With its aim of teaching future journalists about the need for accuracy, as well as helping to keep the local media in check, the course leaders are now hoping that other j-schools will take up the idea and launch similar programs internationally. 
According to instructor and Dutch journalist Theo Dersjant, approximately 80 % of stories checked have contained some form of error.  The response to the program, he says, has been mixed: "At first, the journalists said what we are doing is a good idea. But soon the free newspapers and a press agency started getting a bit bored with us because we called them each and every week with more stories that are inaccurate. A lot of media cooperate with us, but one free paper said they will not talk to us anymore because they don't think they have any obligation to us, only to their readers." 

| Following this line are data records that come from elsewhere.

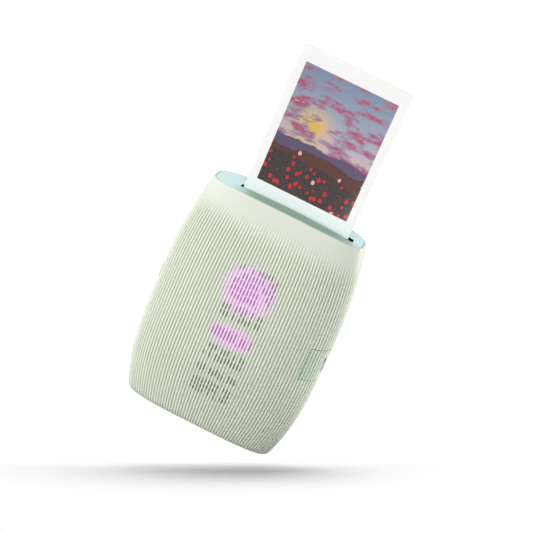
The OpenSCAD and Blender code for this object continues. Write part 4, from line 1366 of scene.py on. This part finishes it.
@dataclass
class Studio:
    """Camera, lamps, white surroundings and the small floor that takes the shadow."""

    camera_at: tuple[float, float, float] = (84.577, -789.639, 485.418)
    look: tuple[float, float, float] = (-0.09438, 0.89066, -0.44477)
    up: tuple[float, float, float] = (-0.44292, 0.36255, 0.81999)
    focal_px: float = 1883.86
    frame_px: float = 533.0
    shift_px: float = 0.5
    aim_z: float = 70.0
    floor_drop: float = 22.5
    floor_r: float = 150.0
    fade_from: float = -16.0
    fade_to: float = 42.0
    rim_from: float = 45.0
    rim_to: float = 140.0
    floor_lit: float = 0.27
    floor_seen: float = 0.385
    world: float = 0.45
    lamps: tuple[Lamp, ...] = (
        Lamp("brow_lamp", (0.0, -0.5, 0.866), 1.2, 0.5, 0.1),
        Lamp("front_lamp", (0.1, -0.9, 0.42), 1.3, 0.7, 0.26),
        Lamp("left_front_lamp", (-0.63, -0.78, 0.06), 1.2, 0.6, 0.28),
        Lamp("left_lamp", (-0.93, -0.34, 0.1), 1.2, 0.6, 0.27),
        Lamp("right_lamp", (0.9, 0.4, 0.1), 1.2, 0.5, 0.68),
        Lamp("back_lamp", (-0.18, 0.95, -0.27), 1.3, 0.8, 0.2),
        Lamp("overhead_lamp", (-0.44, 0.36, 0.82), 1.2, 0.6, 0.45),
    )
    shadow_lamp: Lamp = Lamp("floor_lamp", (-0.309, 0.404, 0.874), 1.2, 1.5, 2.0)

    def set_camera(self) -> None:
        """The camera at the photograph's place, rolled as it is there."""
        data = bpy.data.cameras.new("photo_camera")
        data.sensor_width = 36.0
        data.lens = self.focal_px / self.frame_px * data.sensor_width
        data.shift_x, data.shift_y = (s * self.shift_px / self.frame_px for s in (-1, 1))
        data.clip_start, data.clip_end = 0.05, 20
        camera = bpy.data.objects.new("photo_camera", data)
        bpy.context.scene.collection.objects.link(camera)
        back = -Vector(self.look).normalized()
        right = Vector(self.up).cross(back).normalized()
        top = back.cross(right)
        turn = Matrix((right, top, back)).transposed().to_4x4()
        camera.matrix_world = Matrix.Translation(Vector(self.camera_at) * MM) @ turn
        bpy.context.scene.camera = camera

    def add_lamp(self, lamp: Lamp) -> bpy.types.Object:
        """Adds a lamp that looks at the middle of the case."""
        data = bpy.data.lights.new(lamp.name, "AREA")
        data.shape, data.size = "DISK", lamp.size
        data.energy = lamp.strength * (math.pi * lamp.far) ** 2
        made = bpy.data.objects.new(lamp.name, data)
        bpy.context.scene.collection.objects.link(made)
        away = Vector(lamp.toward).normalized()
        at = Vector((0, 0, self.aim_z)) * MM + away * lamp.far
        turn = away.to_track_quat("Z", "Y").to_matrix().to_4x4()
        made.matrix_world = Matrix.Translation(at) @ turn
        return made

    def set_world(self) -> None:
        """Surroundings that light softly, and that the camera and gloss see as white."""
        world = bpy.data.worlds.new("studio_white")
        bpy.context.scene.world = world
        world.use_nodes = True
        nodes, links = world.node_tree.nodes, world.node_tree.links
        nodes.clear()
        mixer, out = nodes.new("ShaderNodeMixShader"), nodes.new("ShaderNodeOutputWorld")
        links.new(seen_plainly(world.node_tree), mixer.inputs[0])
        for socket, strength in zip(list(mixer.inputs)[1:], (self.world, 1.0)):
            white = nodes.new("ShaderNodeBackground")
            white.inputs[0].default_value, white.inputs[1].default_value = (1, 1, 1, 1), strength
            links.new(white.outputs[0], socket)
        links.new(mixer.outputs[0], out.inputs[0])

    def floor_material(self) -> bpy.types.Material:
        """A floor that its lamp makes white, grey in the shadow and clear from underneath."""
        s = Sketch("studio_floor")
        seen = seen_plainly(s.tree)
        s.put("Base Color", s.mix(seen, (*[self.floor_lit] * 3, 1), (*[self.floor_seen] * 3, 1)))
        s.put("Roughness", 1.0)
        s.put("Specular IOR Level", 0.0)
        near = s.node("ShaderNodeVectorMath", {0: s.place(), 1: tuple(-v for v in self.look)},
                      operation="DOT_PRODUCT").outputs["Value"]
        apart = s.node("ShaderNodeVectorMath", {0: s.place()}, operation="LENGTH").outputs["Value"]
        far = s.times(seen, s.most(s.step(near, self.fade_from * MM, self.fade_to * MM, 1.0, 0.0),
                                   s.step(apart, self.rim_from * MM, self.rim_to * MM)))
        white = s.node("ShaderNodeEmission", {0: (1, 1, 1, 1), 1: 1.0})
        soft = s.node("ShaderNodeMixShader", {0: far, 1: s.shader.outputs[0],
                                              2: white.outputs[0]})
        under = s.node("ShaderNodeNewGeometry").outputs["Backfacing"]
        clear = s.node("ShaderNodeBsdfTransparent")
        pick = s.node("ShaderNodeMixShader", {0: under, 1: soft.outputs[0], 2: clear.outputs[0]})
        s.tree.links.new(pick.outputs[0], s.out.inputs[0])
        return s.mat

    def set_floor(self) -> None:
        """A small round floor under the floating case, level in the picture, with its own lamp."""
        up = Vector(self.up).normalized()
        floor = new_piece("studio_floor", bpy.ops.mesh.primitive_circle_add, vertices=96,
                          radius=self.floor_r * MM, fill_type="NGON",
                          location=up * (-self.floor_drop * MM),
                          rotation=up.to_track_quat("Z", "Y").to_euler())
        settle(floor)
        floor.data.materials.append(self.floor_material())
        lit = bpy.data.collections.new("floor_only")
        lit.objects.link(floor)
        self.add_lamp(self.shadow_lamp).light_linking.receiver_collection = lit

    def build(self) -> None:
        """Sets up the whole studio."""
        bpy.context.scene.view_settings.view_transform = "Standard"
        self.set_camera()
        for lamp in self.lamps:
            self.add_lamp(lamp)
        self.set_world()
        self.set_floor()


def main() -> None:
    """Builds every sub-assembly in order and dresses the rest."""
    logging.basicConfig(level=logging.INFO, format="%(name)s: %(message)s")
    Studio().build()
    finishes = Finishes()
    case = Case(finishes)
    for make in (case.build_front, case.build_rear, case.build_door, case.build_grip):
        make()
    InstantPrint(finishes).build()
    Works(finishes).dress_nodes()


if __name__ == "__main__":
    main()
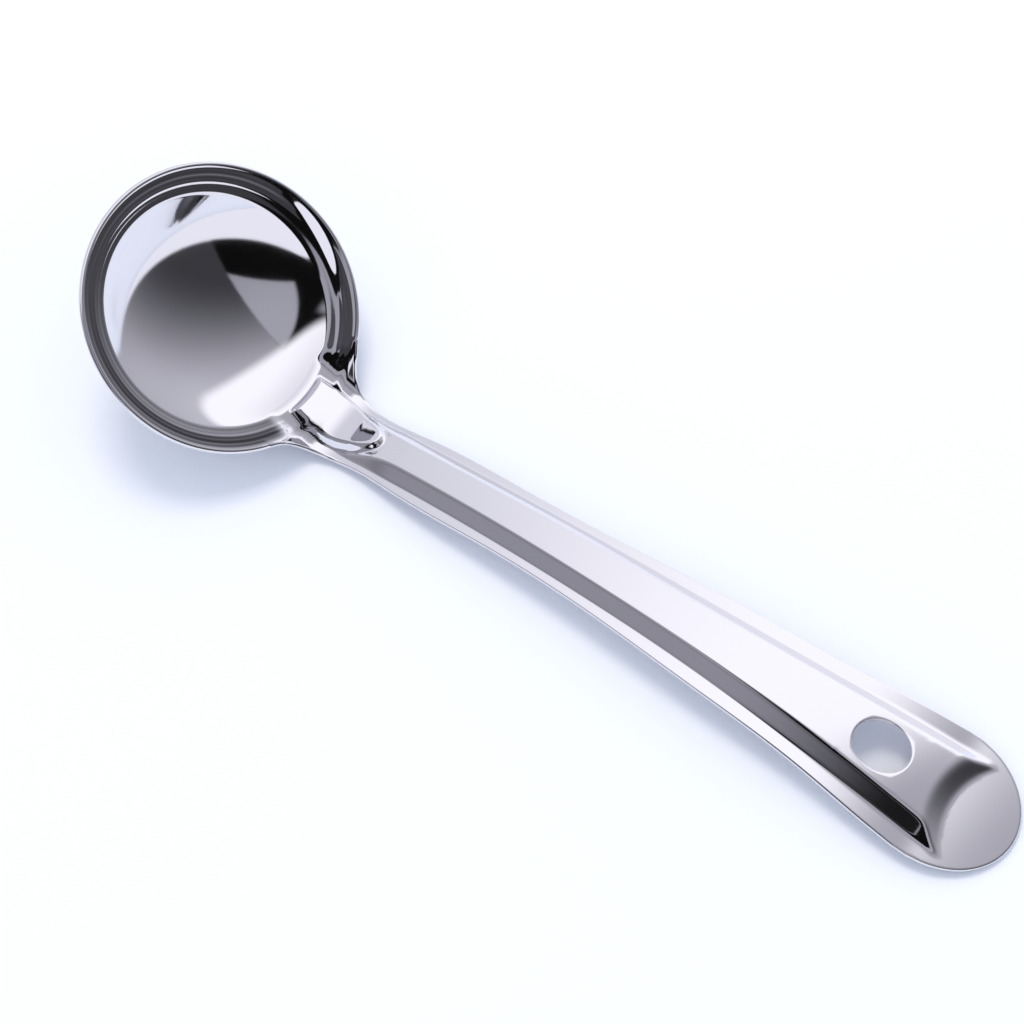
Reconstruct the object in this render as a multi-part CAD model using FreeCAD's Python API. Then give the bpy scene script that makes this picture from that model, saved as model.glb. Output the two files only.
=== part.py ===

Dersjant also voiced a common concern that journalists are making more mistakes because they have less time in which to do the work - and whilst he does sympathise he also feels few people are willing to tackle this problem head on. According to Dersjant setting up internal fact checking system would be easier than many organisations realise and although students only have three weeks to learn how to identify and check the inaccurate articles they "develop the nose quite quickly, and after two weeks they get bored because it's so easy. Now we're trying to give our students more complicated things to do, like take an issue of a magazine and turn it upside down and see what's wrong."

ANP, The national Dutch news agency, has been so impressed with the students work - which incidentally has flagged up a fair share of their own reports - that it has asked the group of students to spend a week checking its entire back catalogue of articles in order to discover more about the on the frequency and nature of its factual mistakes. 

The program's success is being recognised further a field too, with Germany calling upon Dersjant to set up a similar arrangement over the border.